begin Dataset section

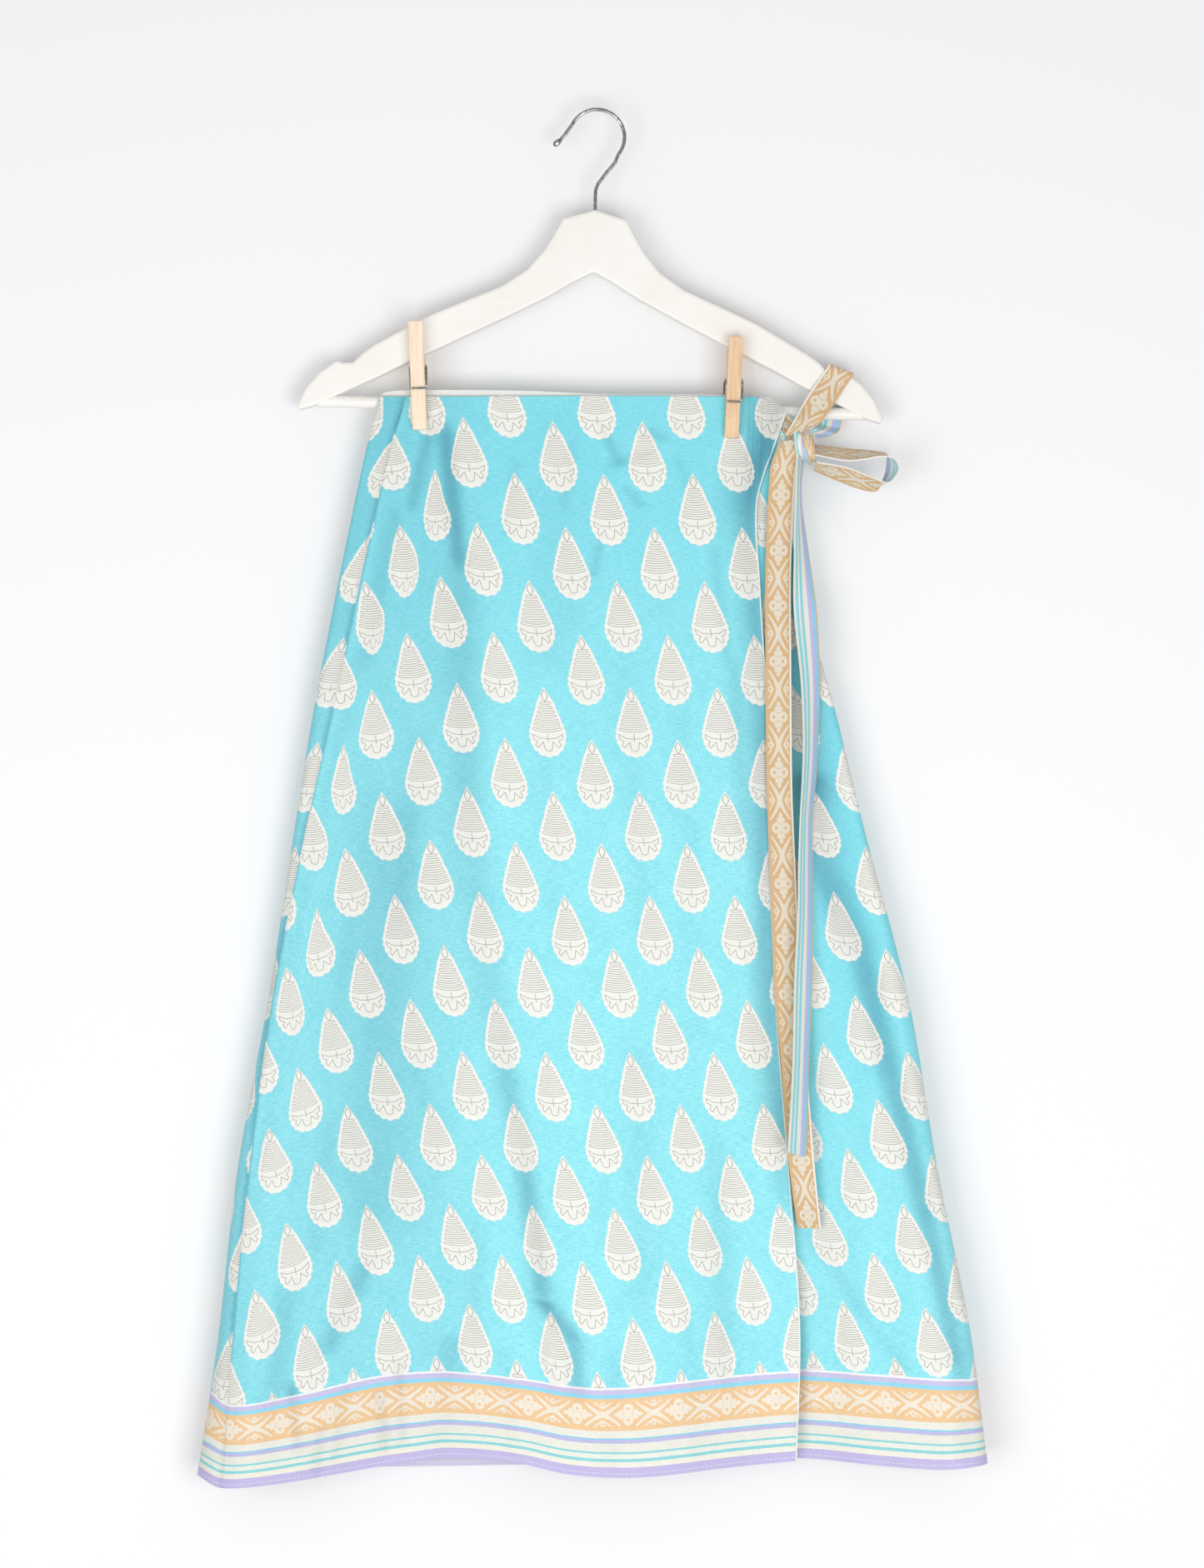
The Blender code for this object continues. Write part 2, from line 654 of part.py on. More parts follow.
def build_hanger(tilt, paint, steel):
    arm_top = ((0, -75), (24, -82), (31, -95), (38, -106.5), (50, -121), (69, -134), (98, -146.5))
    arm_top += ((123, -157.5), (163, -180), (172, -186.5), (180, -194.5), (187, -194.7), (192, -193))
    arm_end = ((204, -201.5), (214, -213), (221, -227), (220, -231.5), (207, -227.5), (191, -219.5))
    arm_bottom = ((160, -205), (138, -193.5), (97, -173.5), (65.5, -158), (34, -141.7))
    arm_bottom += ((15, -130), (0, -122))
    right = arm_top + arm_end + arm_bottom
    left = tuple((-x, z) for x, z in reversed(right[1:-1]))
    body = add_slab("hanger_body", right + left, HANGER_THICK, "y", paint, tilt, HANGER_ROUND)
    bar_cut = add_cutter(
        "bar_hole", BAR_RADIUS + FIT, 2 * (BAR_HALF_LENGTH + FIT), (0, 0, BAR_HEIGHT), math.pi / 2, tilt
    )
    shank_cut = add_cutter(
        "shank_hole", HOOK_WIRE + FIT, 2 * (SHANK_IN_BODY + FIT), (0, 0, -75), 0, tilt
    )
    cut(body, bar_cut)
    cut(body, shank_cut)

    ends = [Vector((side * BAR_HALF_LENGTH, 0, BAR_HEIGHT)) for side in (-1, 1)]
    add_tube("hanger_bar", ends, [BAR_RADIUS] * 2, 16, paint, tilt)

    wire = hook_path()
    tip = [Vector((-20.9, 0, -13.4)), Vector((-23.5, 0, -17.3)), Vector((-27.0, 0, -21.8))]
    ball = [Vector((-28.4, 0, -23.3)), Vector((-29.6, 0, -24.3))]
    ball += [Vector((-31.2, 0, -25.7)), Vector((-32.4, 0, -26.7))]
    wire = [point for point in wire if not (point.x < -17 and point.z < -12)] + tip + ball
    radii = [HOOK_WIRE] * (len(wire) - 4) + [HOOK_BALL * 0.85, HOOK_BALL, HOOK_BALL, HOOK_BALL * 0.5]
    add_tube("hanger_hook", wire, radii, 8, steel, tilt)


def peg_front_outline(peg):
    """Side view of the leg in front of the cloth: straight inside, tapered to the jaw."""
    face, back = PEG_FACE_Y, PEG_FACE_Y - PEG_THICK
    return (
        (face, -peg.bottom),
        (face, 30),
        (face - 2.2, peg.top),
        (back - 0.8, peg.top),
        (back - 0.8, 18),
        (back, -6),
        (face - 4.4, -peg.bottom),
    )


def peg_back_outline(peg):
    """Side view of the leg behind the bar, with the round groove that grips it."""
    groove = []
    for step in range(7):
        turn = math.radians(-68 + 136 * step / 6)
        groove.append((GROOVE_RADIUS * math.cos(turn), GROOVE_RADIUS * math.sin(turn)))
    outer = ((15.6, peg.top), (14.6, 30), (12.6, 12), (10.2, -8), (6.4, 1.5 - peg.bottom))
    inner = ((4.0, peg.pivot - 9), (5.8, peg.pivot - 3), (6.9, 28), (8.6, peg.top))
    return ((1.0, 1.5 - peg.bottom), *groove, *inner, *outer)


def spring_path(peg):
    """One wire: over the front leg, down its side, three coils, and over the back leg."""
    side_x = PEG_WIDTH / 2 + FIT + SPRING_WIRE + 0.15
    cross_z = peg.pivot - 12.0
    front_y = PEG_FACE_Y - PEG_THICK - 0.8 - FIT - SPRING_WIRE
    back_y = 12.9 + FIT + SPRING_WIRE
    middle = Vector((0, (PEG_FACE_Y + 5.3) / 2, peg.pivot))

    def tangent(y, sign):
        away = Vector((0, y, cross_z + 1)) - middle
        bend = math.acos(SPRING_RADIUS / away.length)
        return math.atan2(away.z, away.y) + sign * bend

    start = tangent(front_y, -1) + 2 * math.pi
    end = tangent(back_y, 1) - 2 * math.pi * SPRING_TURNS
    steps = 8 * SPRING_TURNS + 3
    path = [Vector((-4.4, front_y, cross_z)), Vector((side_x - 1.2, front_y, cross_z))]
    path.append(Vector((side_x, front_y + 0.6, cross_z + 1.2)))
    for step in range(steps + 1):
        share = step / steps
        turn = blend(start, end, share)
        reach = Vector((0, math.cos(turn), math.sin(turn))) * SPRING_RADIUS
        path.append(middle + reach + Vector((blend(side_x, -side_x, share), 0, 0)))
    path.append(Vector((-side_x, back_y - 0.6, cross_z + 1.2)))
    path += [Vector((1.2 - side_x, back_y, cross_z)), Vector((4.4, back_y, cross_z))]
    return path


def build_peg(peg, steel):
    wood = material("Peg wood " + peg.side, peg.colour, 0.62)
    bar_z = BAR_HEIGHT - peg.x * math.tan(HANGER_TILT)
    frame = add_empty("peg_" + peg.side, (peg.x, 0, bar_z), -math.radians(peg.lean))
    for place, outline in (("front", peg_front_outline(peg)), ("back", peg_back_outline(peg))):
        add_slab(f"peg_{peg.side}_{place}", outline, PEG_WIDTH, "x", wood, frame, 0.5)
    wire = spring_path(peg)
    add_tube(f"peg_{peg.side}_spring", wire, [SPRING_WIRE] * len(wire), 6, steel, frame)


def build_skirt(silk):
    rows = row_heights(20)
    front_across = columns((0.05, 2), (0.11, 5), (0.89, 18), (1.0, 20))
    add_panel("front_panel", front_point, front_across, rows, silk)
    add_panel("back_panel", back_point, columns((BACK_TURN, 8), (0.3, 6), (1.0, 18)), rows, silk)
    add_panel("under_panel", under_point, columns((UNDER_TURN, 5), (0.3, 6), (1.0, 14)), rows, silk)


def build_ties(gold, striped):
    add_tie("tie_tail_gold", GOLD_TAIL, 2, gold)
    add_tie("tie_tail_striped", STRIPED_TAIL, 2, striped)
    add_tie("tie_loop_over_arm", LOOP_OVER_ARM, 3, gold)
    add_tie("tie_loop_right", LOOP_RIGHT, 3, gold)
    add_tie("tie_lead", TIE_LEAD, 3, striped)
    add_knot(striped)


def main():
    for old in list(bpy.data.objects):
        bpy.data.objects.remove(old)
    silk = material("Printed silk", (0.16, 0.69, 0.78), 0.55)
    gold = material("Tie gold face", (0.76, 0.48, 0.22), 0.6)
    striped = material("Tie striped face", (0.55, 0.72, 0.80), 0.6)
    paint = material("White paint", (0.90, 0.89, 0.86), 0.45)
    steel = material("Steel wire", (0.62, 0.62, 0.64), 0.25, 1.0)

    tilt = add_empty("hanger_tilt", (0, 0, 0), HANGER_TILT)
    build_hanger(tilt, paint, steel)
    for peg in PEGS:
        build_peg(peg, steel)
    build_skirt(silk)
    build_ties(gold, striped)


main()
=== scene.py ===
# A printed silk wrap skirt with a tied bow, clipped to a white wooden hanger.
# The tables are in millimetres and the scene in metres; the skirt's front faces -Y.
import math

import bpy
import numpy as np
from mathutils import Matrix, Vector


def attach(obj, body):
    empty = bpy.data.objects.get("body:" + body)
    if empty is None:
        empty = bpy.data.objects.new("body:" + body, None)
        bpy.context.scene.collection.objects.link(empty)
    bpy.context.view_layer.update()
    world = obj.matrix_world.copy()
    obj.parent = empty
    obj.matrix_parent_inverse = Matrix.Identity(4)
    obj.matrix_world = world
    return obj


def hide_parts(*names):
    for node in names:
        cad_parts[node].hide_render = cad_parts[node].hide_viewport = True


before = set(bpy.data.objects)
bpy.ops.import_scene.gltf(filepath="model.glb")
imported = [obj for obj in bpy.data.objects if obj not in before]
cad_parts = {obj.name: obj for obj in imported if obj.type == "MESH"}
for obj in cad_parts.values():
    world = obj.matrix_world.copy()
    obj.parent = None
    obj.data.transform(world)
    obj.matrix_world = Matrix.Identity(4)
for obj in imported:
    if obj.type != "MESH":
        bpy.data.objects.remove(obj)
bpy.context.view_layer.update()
print("the frame is loaded")

# Camera, light, wall and floor
studio = {
    "eye": (3.4, -2960.0, -508.0),
    "lens": 90.0,
    "filmHeight": 36.0,
    "wallAt": 20.0,
    "floorAt": -1150.0,
    "skyStrength": 0.54,
    "aim": (0, 0, -520),
    "keyPlace": (700, -2250, -1050),
    "keySize": 1.2,
    "keyWatts": 21.0,
    "fillPlace": (-1100, -2200, -1000),
    "fillSize": 1.5,
    "fillWatts": 18.5,
}


def tint(red, green, blue):
    # a colour as the eye sees it, 0 to 255, made linear
    parts = [part / 255 for part in (red, green, blue)]
    return tuple(((p + 0.055) / 1.055) ** 2.4 if p > 0.04 else p / 12.92 for p in parts) + (1.0,)


def metres(x, y, z):
    return Vector((x, y, z)) * 0.001


def lookAt(thing, target):
    direction = metres(*target) - thing.location
    thing.rotation_euler = direction.to_track_quat("-Z", "Y").to_euler()


def buildStudio():
    bpy.ops.object.camera_add(location=metres(*studio["eye"]))
    eye = bpy.context.object
    eye.rotation_euler = (math.pi / 2, 0, 0)
    eye.data.sensor_fit = "VERTICAL"
    eye.data.sensor_height = studio["filmHeight"]
    eye.data.lens = studio["lens"]
    eye.data.clip_end = 50
    bpy.context.scene.camera = eye
    for name in ("key", "fill"):
        bpy.ops.object.light_add(type="AREA", location=metres(*studio[name + "Place"]))
        light = bpy.context.object
        light.data.size = studio[name + "Size"]
        light.data.energy = studio[name + "Watts"]
        lookAt(light, studio["aim"])
    world = bpy.context.scene.world or bpy.data.worlds.new("Studio")
    bpy.context.scene.world = world
    world.use_nodes = True
    sky = world.node_tree.nodes["Background"]
    sky.inputs["Color"].default_value = (1.0, 0.995, 1.0, 1.0)
    sky.inputs["Strength"].default_value = studio["skyStrength"]
    bpy.context.scene.view_settings.view_transform = "Standard"


def buildBackdrop():
    paint = bpy.data.materials.new("Pale studio paper")
    paint.use_nodes = True
    tree = paint.node_tree
    shader = tree.nodes["Principled BSDF"]
    shader.inputs["Base Color"].default_value = tint(246, 246, 247)
    shader.inputs["Roughness"].default_value = 0.9
    clear = tree.nodes.new("ShaderNodeBsdfTransparent")
    behind = tree.nodes.new("ShaderNodeNewGeometry")
    mix = tree.nodes.new("ShaderNodeMixShader")
    ray = tree.nodes.new("ShaderNodeLightPath").outputs
    bounced = calc(tree, "MAXIMUM", ray["Is Diffuse Ray"], ray["Is Shadow Ray"])
    # seen from behind it is clear, and it lets light through to the skirt's back
    tree.links.new(calc(tree, "MAXIMUM", behind.outputs["Backfacing"], bounced), mix.inputs["Fac"])
    tree.links.new(shader.outputs[0], mix.inputs[1])
    tree.links.new(clear.outputs[0], mix.inputs[2])
    tree.links.new(mix.outputs[0], tree.nodes["Material Output"].inputs["Surface"])
    wallY, floorZ = studio["wallAt"], studio["floorAt"]
    bpy.ops.mesh.primitive_plane_add(size=4.0, location=metres(0, wallY - 2000, floorZ))
    floor = bpy.context.object
    floor.name = "floor"
    bpy.ops.mesh.primitive_plane_add(
        size=4.0, location=metres(0, wallY, floorZ + 2000), rotation=(math.pi / 2, 0, 0)
    )
    wall = bpy.context.object
    wall.name = "wall"
    for paper in (floor, wall):
        paper.data.materials.append(paint)


# Small helpers for material nodes
def feed(tree, value, socket):
    # a socket takes either another node's output or a plain value
    if isinstance(value, bpy.types.NodeSocket):
        tree.links.new(value, socket)
    else:
        socket.default_value = value


def calc(tree, kind, *values):
    node = tree.nodes.new("ShaderNodeMath")
    node.operation = kind
    for value, socket in zip(values, node.inputs):
        feed(tree, value, socket)
    return node.outputs[0]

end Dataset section

### Short problem:
Extract exactly and only the span of lines that begins at the line containing "0, 0), HANGER_TILT)" and ends at the line containing "if empty is".

### Answer to the task:
    tilt = add_empty("hanger_tilt", (0, 0, 0), HANGER_TILT)
    build_hanger(tilt, paint, steel)
    for peg in PEGS:
        build_peg(peg, steel)
    build_skirt(silk)
    build_ties(gold, striped)


main()
=== scene.py ===
# A printed silk wrap skirt with a tied bow, clipped to a white wooden hanger.
# The tables are in millimetres and the scene in metres; the skirt's front faces -Y.
import math

import bpy
import numpy as np
from mathutils import Matrix, Vector


def attach(obj, body):
    empty = bpy.data.objects.get("body:" + body)
    if empty is None:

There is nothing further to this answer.